I’m not sure if pulling/checking out the submodules would help in that case.
The library we use for git, GitPython, is not really maintained anymore (and there’s not a good replacement for it), and they only partially support submodules. As per the maintainer, Using GitPython’s submodules should be avoided as it’s not a complete implementation anymore and this makes it basically impossible for us to support projects with submodules properly. So unfortunately all we can do is ignore these types of errors, as the library often just returns with “Success” but no result, with no indication that there even was an error. So our hands are tied in these cases.

Okay, thank you for the explanation!

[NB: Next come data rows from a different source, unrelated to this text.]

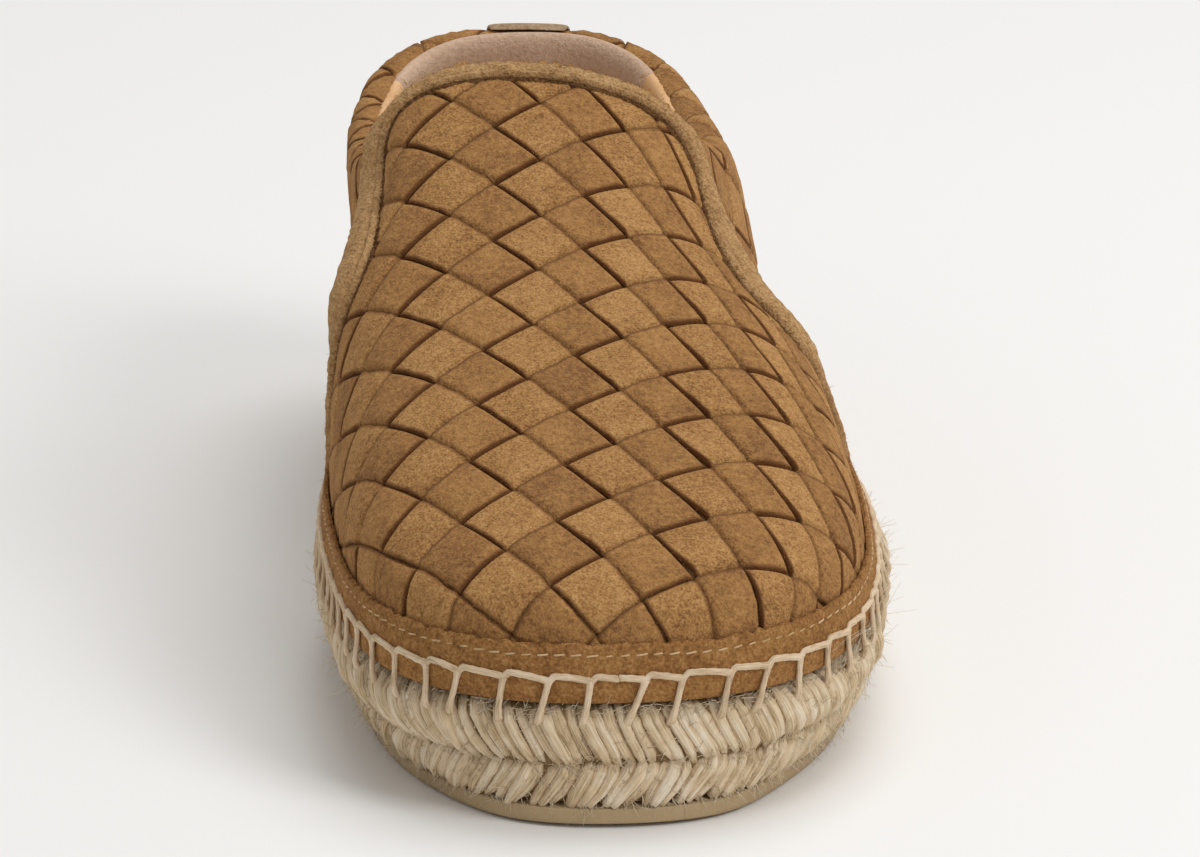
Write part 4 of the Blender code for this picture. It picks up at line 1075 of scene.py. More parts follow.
@dataclass
class VampWeave(Weave):
    """Strips of the vamp, on the sheet draped over toe and instep."""

    def sheet(self, s: np.ndarray, r: np.ndarray) -> tuple[np.ndarray, np.ndarray]:
        """Lattice coordinates to (along, across): columns slant and narrow, rows bend and sag.

        along = start + pitch x row - slant x column - bend x held^3 - sag x row x held^2;
        across = start + slant x along + pitch x column + (0.2 - narrowing x along) x held^2,
        and the lateral columns crowd by 0.06 x held^3; held is the column, at most 3.5 out.
        """
        column, row = (s - r) / 2 - 0.5, (s + r) / 2
        held = np.clip(column, -3.0, 3.5)
        along = ROW_START + ROW_PITCH * row - ROW_SLANT * column - ROW_BEND * held ** 3 \
            - ROW_SAG * row * held ** 2 - 0.07 * row ** 2
        across = COLUMN_START + COLUMN_SLANT * along + COLUMN_PITCH * column \
            + (0.2 - COLUMN_NARROWING * np.clip(along, 0.0, 60.0)) * held ** 2 \
            - 0.008 * held * along - 0.06 * np.maximum(held, 0.0) ** 3
        return along, across

    def place(self, s: np.ndarray, r: np.ndarray, offset: np.ndarray) -> np.ndarray:
        """Points on the draped sheet."""
        return LAST.drape(*self.sheet(s, r), offset)

    def opening(self, i: np.ndarray, j: np.ndarray) -> np.ndarray:
        """Each set of strips opens towards the side that it runs down to."""
        column = (i - j) / 2
        side = np.where((i + j) % 2 == 0, smooth_step(0.0, -2.5, column), smooth_step(0.5, 3.5, column))
        return 0.012 + 0.1 * side

    def fade(self, s: np.ndarray, r: np.ndarray, points: np.ndarray) -> np.ndarray:
        """The foxing presses the relief to two thirds, and the binding's seam to a half."""
        above = 0.66 + 0.34 * smooth_step(0.0, 6.0, points[..., 2] - FEATHER_Z - FOXING_TOP)
        return above * (0.5 + 0.5 * smooth_step(5.5, 9.5, -EDGE.behind(*self.sheet(s, r))))

    def shown(self, s: np.ndarray, r: np.ndarray, points: np.ndarray) -> np.ndarray:
        """Ahead of the rear edge and above the foot."""
        return (EDGE.behind(*self.sheet(s, r)) < -2.4) & (points[..., 2] > FEATHER_Z + 3.0)


@dataclass
class QuarterWeave(Weave):
    """Strips of the quarter, from under the vamp round the heel and over the padded collar."""

    tuck: float = 0.74           # share of half a turn after which the collar's strips are hidden

    def wall(self, s: np.ndarray, r: np.ndarray) -> tuple[np.ndarray, np.ndarray]:
        """Lattice coordinates to (sigma, run up the wall), a crossing on the heel's line."""
        return (LAST.heel + COLUMN_PITCH * (s - r) / 2, ROW_PITCH * ((s + r) / 2 + HEEL_CROSSING))

    def place(self, s: np.ndarray, r: np.ndarray, offset: np.ndarray) -> np.ndarray:
        """Points on the quarter's outer face."""
        return LAST.quarter(*self.wall(s, r), offset)

    def behind(self, sigma: np.ndarray, run: np.ndarray) -> np.ndarray:
        """Distance behind the vamp's rear edge, measured on the draped sheet."""
        return EDGE.behind(*LAST.to_sheet(sigma, run))

    def fade(self, s: np.ndarray, r: np.ndarray, points: np.ndarray) -> np.ndarray:
        """The relief eases off at foxing, vamp edge, collar and heel strap."""
        sigma, run = self.wall(s, r)
        above = 0.66 + 0.34 * smooth_step(0.0, 6.0, points[..., 2] - FEATHER_Z - FOXING_TOP)
        seam = 0.3 + 0.7 * smooth_step(-2.0, 5.0, self.behind(sigma, run))
        collar = 0.7 + 0.3 * smooth_step(0.0, 6.0, LAST.roll_start(sigma)[0] - run)
        strap = 0.1 + 0.9 * smooth_step(8.0, 15.0, np.abs(sigma - LAST.heel))
        return above * seam * collar * strap

    def shown(self, s: np.ndarray, r: np.ndarray, points: np.ndarray) -> np.ndarray:
        """Behind the vamp's edge, above the foot and on the roll's outer part, once round."""
        sigma, run = self.wall(s, r)
        start, radius = LAST.roll_start(sigma)
        once = np.abs(sigma - LAST.heel) < LAST.heel - 90.0
        beyond = run > start + self.tuck * math.pi * radius
        return once & ~beyond & (self.behind(sigma, run) > -4.0) & (points[..., 2] > FEATHER_Z + 3.0)


# ---------------------------------------------------------------- seams and bands

def uneven(count: int, size: float, seed: int, waves: int = 40) -> np.ndarray:
    """A closed uneven run: a sum of waves sines with random phases, size high on the whole."""
    rng = np.random.default_rng(seed)
    turn = ring_angles(count)[:, None]
    number = rng.integers(5, count // 4, waves)[None, :]
    return size * np.sqrt(2 / waves) * np.sin(number * turn + rng.uniform(0, 2 * math.pi, (1, waves))).sum(1)


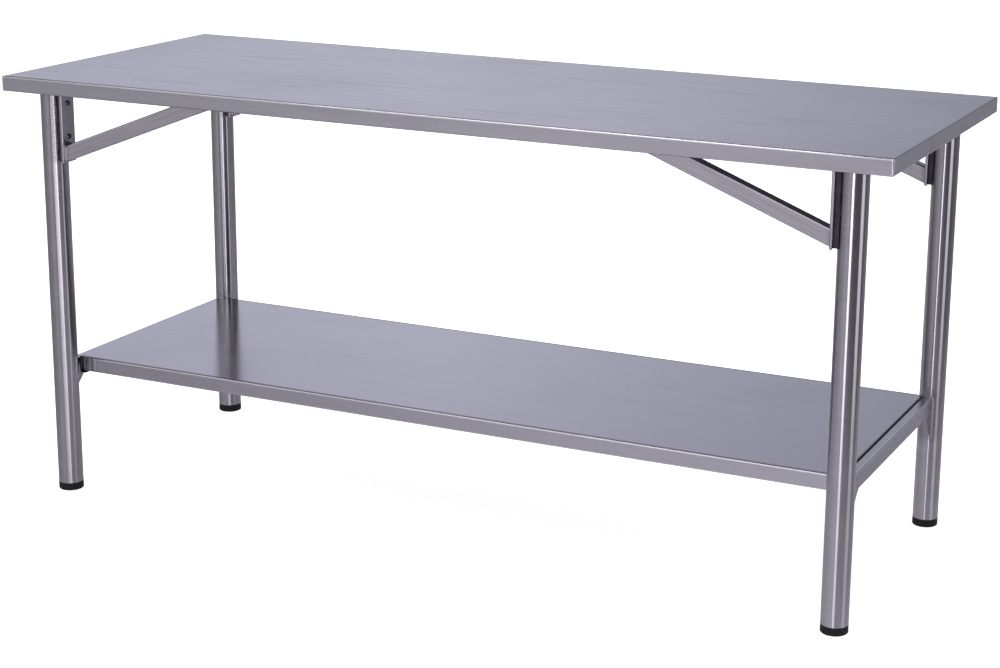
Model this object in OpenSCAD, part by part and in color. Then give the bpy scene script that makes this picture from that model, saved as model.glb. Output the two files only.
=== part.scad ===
// Stainless steel work table: folded worktop on four round legs, with a fixed undershelf,
// corner braces and levelling feet. Origin on the floor under the middle of the worktop,
// X from left to right, Y from front to back, Z up, in millimetres.

/* [Worktop] */
// Length of the worktop, left to right
top_length = 1800; // [1200:10:2400]
// Depth of the worktop, front to back
top_depth = 700; // [560:10:900]
// Height of the working surface above the floor
top_height = 857; // [750:1:950]
// Thickness of the worktop sheet
top_sheet = 1.2; // [0.8:0.1:2]
// Height of the edge folded down all round
edge_drop = 30; // [24:1:40]
// Width of the lip folded inwards under the edge
edge_lip = 12; // [8:1:20]
// Outside radius of the folds in the worktop and shelf sheets
fold_radius = 3; // [2.2:0.1:5]

/* [Stiffeners] */
// Depth of a hat channel below the sheet that it carries
hat_depth = 20; // [14:1:24]
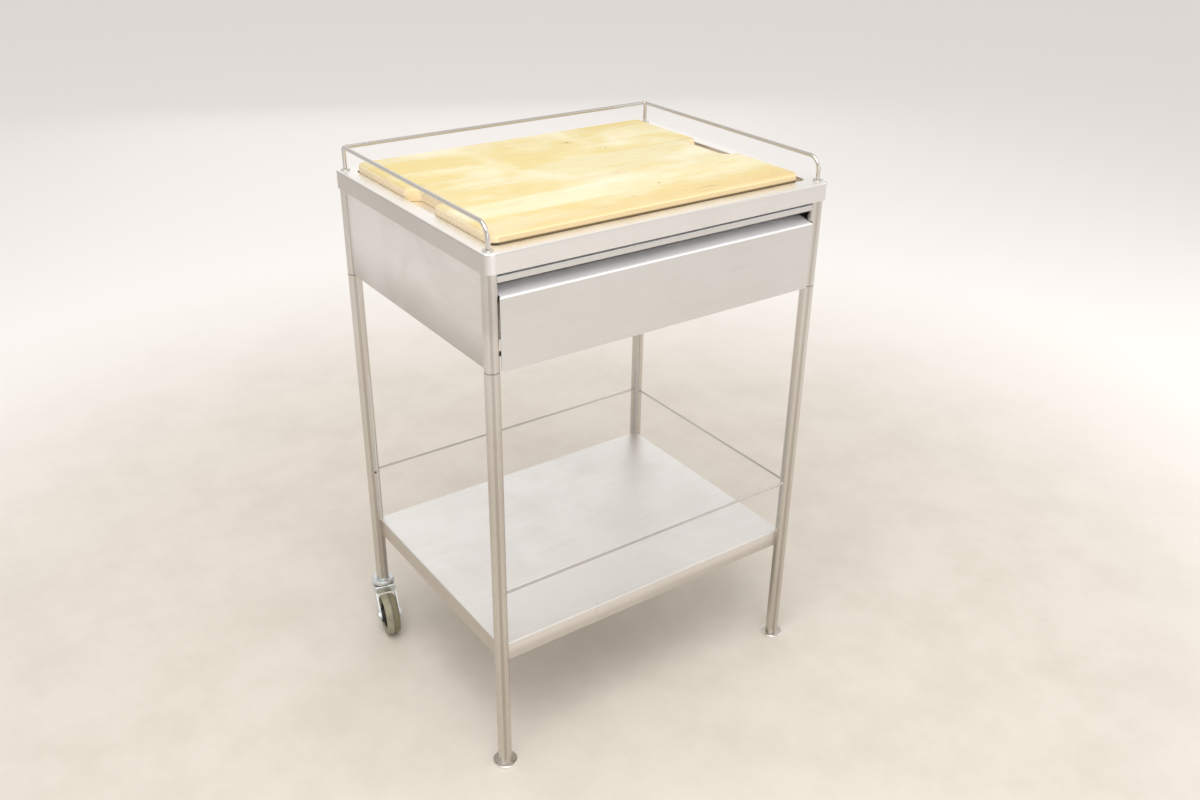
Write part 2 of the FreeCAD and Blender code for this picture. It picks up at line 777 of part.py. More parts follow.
def axle_nut():
    base = vec(fork_outside, -caster_trail, axle_height)
    return hexagon(axle_head_flats, axle_nut_height, base, X_AXIS).cut(
        rod(axle_radius, axle_nut_height, base, X_AXIS))


def axle_sleeve():
    """The tube that spaces the fork's cheeks and that the wheel turns on."""
    base = vec(-sleeve_half, -caster_trail, axle_height)
    return rod(sleeve_radius, 2 * sleeve_half, base, X_AXIS).cut(
        rod(axle_radius + running_clearance, 2 * sleeve_half, base, X_AXIS))


def on_axle(outline_edges):
    """Turn a closed outline in the (x, z) plane, drawn about the X axis, and lift it to the axle."""
    solid = Part.Face(Part.Wire(outline_edges)).revolve(ORIGIN, X_AXIS, 360)
    solid.translate(vec(0, -caster_trail, axle_height))
    return solid


def wheel_core():
    """The moulded centre: a hub, a web and a rim that carries the tyre."""
    bore = sleeve_radius + running_clearance
    hub_half = sleeve_half - hub_end_gap
    rim_inside = core_radius - core_rim
    outline = [(-hub_half, bore), (-hub_half, hub_radius), (-core_web / 2, hub_radius),
               (-core_web / 2, rim_inside), (-core_width / 2, rim_inside), (-core_width / 2, core_radius),
               (core_width / 2, core_radius), (core_width / 2, rim_inside), (core_web / 2, rim_inside),
               (core_web / 2, hub_radius), (hub_half, hub_radius), (hub_half, bore)]
    points = [vec(w, 0, r) for w, r in outline]
    return on_axle(Part.makePolygon(points + points[:1]).Edges)


def wheel_tyre():
    """The rubber tyre: straight sides, round shoulders and a gently crowned tread."""
    half = tyre_width / 2
    tread_half = half - tyre_shoulder
    tread_edge = wheel_radius - tyre_crown / 2
    shoulder_low = tread_edge - tyre_shoulder
    lean = tyre_shoulder * (1 - math.sqrt(0.5))
    corner_points = [vec(-core_width / 2, 0, core_radius), vec(-half, 0, core_radius + tyre_shoulder),
                     vec(-half, 0, shoulder_low)]
    mirror_points = [vec(-p.x, 0, p.z) for p in reversed(corner_points)]
    left_edge, right_edge = vec(-tread_half, 0, tread_edge), vec(tread_half, 0, tread_edge)
    edges = [Part.makeLine(p, q) for p, q in zip(corner_points, corner_points[1:])]
    edges.append(Part.Arc(corner_points[-1], vec(-half + lean, 0, tread_edge - lean), left_edge).toShape())
    edges.append(Part.Arc(left_edge, vec(0, 0, wheel_radius), right_edge).toShape())
    edges.append(Part.Arc(right_edge, vec(half - lean, 0, tread_edge - lean), mirror_points[0]).toShape())
    edges += [Part.makeLine(p, q) for p, q in zip(mirror_points, mirror_points[1:])]
    edges.append(Part.makeLine(mirror_points[-1], corner_points[0]))
    return on_axle(edges)


def casters():
    """Both casters, piece by piece."""
    pieces = {"caster_stem": caster_stem(), "caster_housing": caster_housing(), "caster_plug": caster_plug(),
              "caster_race": caster_race(), "caster_fork": caster_fork(), "axle_bolt": axle_bolt(),
              "axle_nut": axle_nut(), "axle_sleeve": axle_sleeve(), "wheel_core": wheel_core(),
              "wheel_tyre": wheel_tyre()}
    made = {}
    for suffix, side in (("left", LEFT), ("right", RIGHT)):
        for name, shape in pieces.items():
            placed = shape.copy()
            placed.Placement = caster_place(side).multiply(placed.Placement)
            made[name + "_" + suffix] = placed
    return made


# ---------------------------------------------------------------------------------------------
# The whole cart
# ---------------------------------------------------------------------------------------------
def build():
    nodes = {
        "top_plate": top_plate(),
        "side_panel_left": side_panel(LEFT),
        "side_panel_right": side_panel(RIGHT),
        "back_panel": back_panel(),
        "front_rail": front_rail(),
        "leg_joint_plugs": leg_joint_plugs(),
        "post_caps": post_caps(),
        "lower_shelf": lower_shelf(),
        "guard_rail": guard_rail(),
        "guard_washers": guard_washers(),
        "runner_left": runner(LEFT),
        "runner_right": runner(RIGHT),
        "drawer_buffers": drawer_buffers(),
        "drawer_front": drawer_front(),
        "drawer_tray": drawer_tray(),
        "drawer_glide_left": mirrored_x(drawer_glide()),
        "drawer_glide_right": drawer_glide(),
        "work_board": work_board(),
    }
    for group in (corner_posts(), legs(), shelf_rods(), guard_posts(), front_feet(), casters()):
        nodes.update(group)
    return nodes


os.makedirs("parts", exist_ok=True)
for node_name, node_shape in build().items():
    save(node_name, node_shape)
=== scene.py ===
# %% [markdown]
# # An instrument cart in satin steel, with a wooden board
#
# The cart is a welded frame of round tube with folded sheet metal round it. The metal shapes come
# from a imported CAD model, so this lesson adds what that model leaves out: the finishes, the worn
# wooden board, the welds and the rubber tyres. Everything is in metres, with +X to the right along
# the drawer, +Y to the back and +Z up.

# %% Load the frame
import json
import math

import bpy
import numpy as np
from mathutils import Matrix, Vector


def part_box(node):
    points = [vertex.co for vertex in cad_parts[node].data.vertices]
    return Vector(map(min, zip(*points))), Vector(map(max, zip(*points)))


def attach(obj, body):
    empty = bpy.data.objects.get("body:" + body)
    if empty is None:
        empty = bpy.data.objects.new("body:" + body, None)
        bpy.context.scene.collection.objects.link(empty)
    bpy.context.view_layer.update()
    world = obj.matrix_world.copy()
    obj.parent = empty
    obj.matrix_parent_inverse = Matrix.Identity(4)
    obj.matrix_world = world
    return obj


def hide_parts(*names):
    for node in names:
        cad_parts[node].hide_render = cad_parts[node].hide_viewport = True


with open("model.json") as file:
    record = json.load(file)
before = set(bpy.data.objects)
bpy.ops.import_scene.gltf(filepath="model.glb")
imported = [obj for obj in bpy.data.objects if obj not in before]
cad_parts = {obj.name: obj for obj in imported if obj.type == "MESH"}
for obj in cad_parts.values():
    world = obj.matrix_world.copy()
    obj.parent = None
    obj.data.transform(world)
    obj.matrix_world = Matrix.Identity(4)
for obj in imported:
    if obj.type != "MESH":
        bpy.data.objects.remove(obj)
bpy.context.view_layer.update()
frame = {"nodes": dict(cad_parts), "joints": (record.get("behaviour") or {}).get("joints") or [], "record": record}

nodes = frame["nodes"]
slot_names = {part["node"]: part["material_slot"] for part in frame["record"]["subparts"]}

# %% [markdown]
# ## The camera
#
# The cart is seen from its front left corner by someone standing a little way off, who looks down
# on it. A slightly wide lens from about two metres makes the legs converge a little. The angles are
# Blender's own: a tilt up from straight down, a small roll, and a turn about the vertical.

# %% Place the camera
camera_place = (-0.948, -1.3916, 1.341)
camera_angles = (62.73, -0.74, -35.08)
camera_lens = 33.84

camera = bpy.data.objects.new("camera", bpy.data.cameras.new("camera"))
camera.data.lens = camera_lens
camera.data.sensor_width = 36.0
camera.location = camera_place
camera.rotation_euler = [math.radians(a) for a in camera_angles]
bpy.context.scene.collection.objects.link(camera)
bpy.context.scene.camera = camera
print("camera", round(math.dist(camera_place, (0, 0, 0.45)), 2), "m from the cart's middle")

# %% [markdown]
# ## Shared helpers for shader nodes
#
# Every finish below is a small network of nodes. A few helpers keep those networks short: they add
# a node, wire a socket, do a sum, stretch a range or mix two colours. A value that is already a
# socket is wired, and a plain number is typed in.

# %% Add, wire and compute
def put(socket, value):
    """Wire a socket's value in, or type a plain value in."""
    if isinstance(value, bpy.types.NodeSocket):
        socket.id_data.links.new(value, socket)
    else:
        socket.default_value = value


def add(tree, kind, settings=None, **values):
    """Add a node. settings are its options, and values are its inputs by name."""
    node = tree.nodes.new(kind)
    for name, value in (settings or {}).items():
        setattr(node, name, value)
    for name, value in values.items():
        put(node.inputs[name.replace("_", " ")], value)
    return node


def compute(tree, operation, first, second=0.0, third=0.0, clamp=False):
    """One sum on numbers or sockets."""
    node = add(tree, "ShaderNodeMath", {"operation": operation, "use_clamp": clamp})
    for socket, value in zip(node.inputs, (first, second, third)):
        put(socket, value)
    return node.outputs[0]


def times(tree, first, second):
    """Two numbers or sockets multiplied."""
    return compute(tree, "MULTIPLY", first, second)


def remap(tree, value, low, high, to_low=0.0, to_high=1.0):
    """Stretch the range low to high over another range, smoothly and with its ends held."""
    node = add(tree, "ShaderNodeMapRange", {"interpolation_type": "SMOOTHSTEP"}, Value=value)
    for name, number in (("From Min", low), ("From Max", high), ("To Min", to_low), ("To Max", to_high)):
        put(node.inputs[name], number)
    return node.outputs[0]


def blend_colours(tree, amount, first, second):
    """Mix two colours by an amount from 0 to 1."""
    node = tree.nodes.new("ShaderNodeMix")
    node.data_type = "RGBA"
    put(node.inputs[0], amount)
    for socket, colour in zip((node.inputs[6], node.inputs[7]), (first, second)):
        put(socket, colour if isinstance(colour, bpy.types.NodeSocket) else (*colour, 1.0))
    return node.outputs[2]


def distance(tree, x, y):
    """How far a point is from the vertical through the origin: the root of x squared plus y squared."""
    squares = compute(tree, "MULTIPLY_ADD", x, x, times(tree, y, y))
    return compute(tree, "SQRT", squares)


def separate(tree, vector):
    """The x, y and z of a vector."""
    return add(tree, "ShaderNodeSeparateXYZ", Vector=vector).outputs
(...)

Makes sense! Unfortunately, I had to break it off now (did it locally, I had to restart my pc), do you know if I can continue the migration from here again? It says now there are untracked files in the repository for .renku/metadata, could I do git add .renku/metadata and continue?

Unfortunately no, since we don’t keep track of where the migration was at. You’d have to git reset --hard origin master (or something along those lines) to before the migrations were started and start over.

On a side note, I noticed yesterday that the migration is slower than it used to be and wanted to look into that a bit to maybe speed it up.

Okay, that’s too bad, I’ll try again then!